Advent (11/21, 9/22), Weihnachten (12/21, 12/22), Epiphanias (12/22), Mariae Verkündigung (3/23), Passion (2/22), Palmsonntag (3/23), Gründonnerstag (3/23), Karfreitag (3/22), Ostern (3/22, 3/23), Himmelfahrt (4/22), Pfingsten (5/22), Trinitatis (5/22), Johanni (6/23), Mariae Heimsuchung (6/23), Verklärung (7/23), Michaelis (9/23), Ewigkeit (8/22),

In all diesen Beiträgen ging es mir vor allem darum, so etwas wie eine Praxis dieser Feste freizulegen. Ich wolle Reflexionsräume eröffnen, in denen oder aus denen heraus es möglich werden könnte, konkret liturgisch, manchmal auch homiletisch, etwas zu machen. Ich habe versucht, performativ zu denken und zu umreißen, was in diesem Sinne Liturgie eigentlich ist, bzw. jenseits ihrer historischen Betrachtung heute sein, oder besser: werden könnte.

Letzteres kommt insbesondere in 6 liturgisch-homiletische Reflexionen in der sogenannten Nach-Trinitatis-Zeit 2022 zu Ausdruck.

Im Laufe der Zeit ist mir aufgefallen, dass das Kirchenjahr oder der Jahreskreis, wie man auch sagt, nicht nur als geschlossener Kreis zu betrachten ist. Er hat mehrere Anfänge und Enden. Es gibt mehrere Bewegungsformen. Sie überlagern sich. Es gibt Querverbindungen, die vorwärts und rückwärts verlaufen. Genauer betrachtet, ist der Kreis des Kirchenjahres eher eine Spirale, das bedeutet mehr Differenz als nur Wiederholung.

Es gibt eine Zeit im Kirchenjahr, die die liturgische Mühsal der Ebene so stark zum Ausdruck bringt, dass sie sich im Abzählen der Sonntage erschöpft. Es hat den Anschein, als dass die Praxis christlichen Lebens hier geradewegs in ihren Verwaltungsapparat und seine Selbstrepräsentation überführt würde. Wird Liturgie aber als Tun oder Vollzug verstanden, ist dies eine Sackgasse. In ihr verkümmert Praxis. Oder sie nimmt still und leise Reißaus. 

Dann bleibt nichts weiter, als sie zu suchen. Was machte man da früher? Wo findet heute ähnliches statt? Wie können Verbindungen hergestellt werden? Wie könnte man etwas mit Vielen aber auch mit Wenigen machen?
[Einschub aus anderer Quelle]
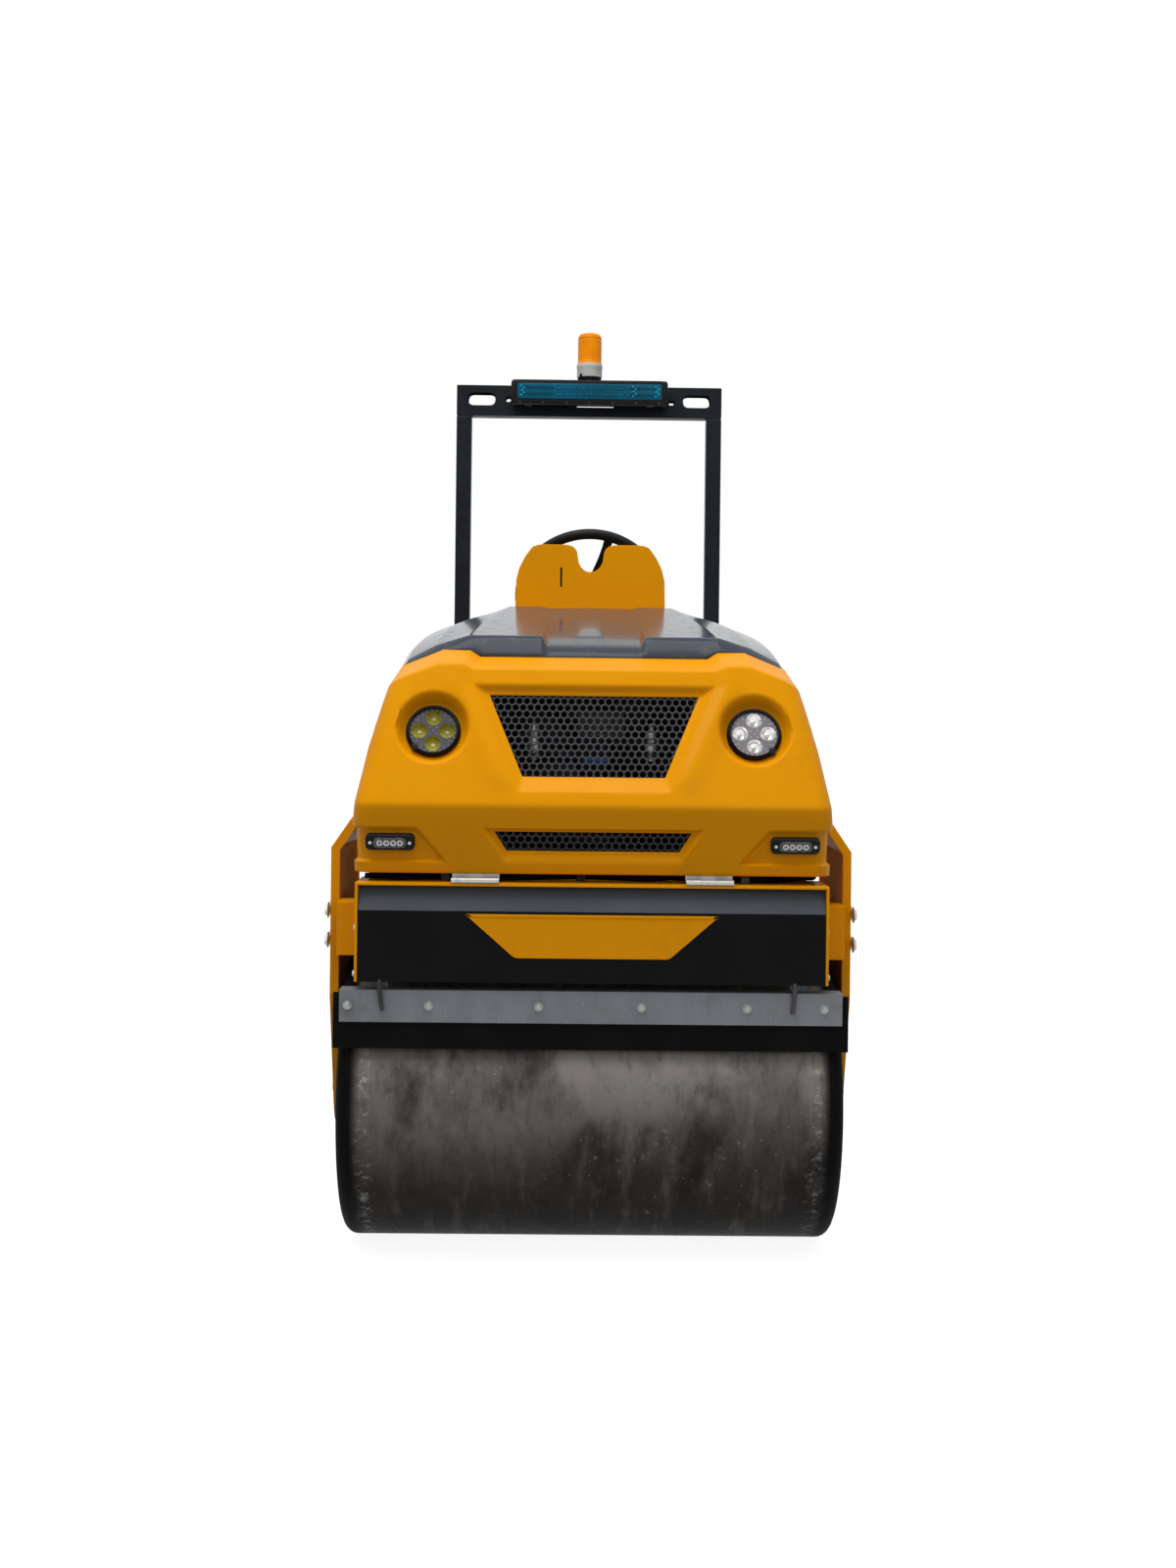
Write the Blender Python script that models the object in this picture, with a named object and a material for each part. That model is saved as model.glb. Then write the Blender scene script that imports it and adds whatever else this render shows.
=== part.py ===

Was ist unbedingt notwendig, was nicht mehr? Wie kann etwas zum Ausdruck gebracht werden, einfach, ohne Erklärungen? Was kann man wieder lernen? Derartige Fragen öffnen Felder des Ausprobierens, des Entwickelns und auch des Verwerfens. Und ich vermute, dass sich dabei mehr und mehr herausstellen wird, dass das, was man Glauben nennt viel mehr mit dem zu tun hat, was man tut, also lebt, als mit dem, wovon man eine Überzeugung hat.

Allerdings geht es dabei um werkloses Tun, das sich verschenkt und das man nicht ansehen kann als ein Verdienst oder Eigentum.

Werklose Tätigkeiten wie sie in Tun-Worten, also Verben, ausgedrückt werden, bilden die Grundlagen der kleinen grafischen Arbeiten des Wittenberger Grafikers Christian Melms. Sie begleiten die Einträge. Die lateinischen Verben stammen für das erste Jahr des Zyklus aus dem alten, Nizäno-Konstantinopolitanum genannten Glaubensbekenntnis, im zweiten Jahr aus dem Magnifikat genannten Lobgesang der Maria im Lukasevangelium. Die Zuordnung der Wortgrafiken zu den Beiträgen ist zufällig in dem Sinn, dass die Kombination der Reihenfolge des schlichten Erscheinens der Verben in den Texten folgt. Verbindungen zwischen Text und Bild entstehen also nur mit etwas Glück.

Ich hoffe, dass die in diesem Blogzyklus erarbeiteten Beiträge anregend dabei sein können, liturgische Praxis weiter und zugleich wieder zu entwickeln. Darin besteht die vielleicht wichtigste Erfindungsaufgabe einer minderheitlich werdenden Kirche. Sie lässt sich charakterisieren als ein „wahrheitsgetreues Erfinden“[1] und verspricht, etwas Jubilierendes an sich zu haben, aber auch etwas Weinendes und Stilles.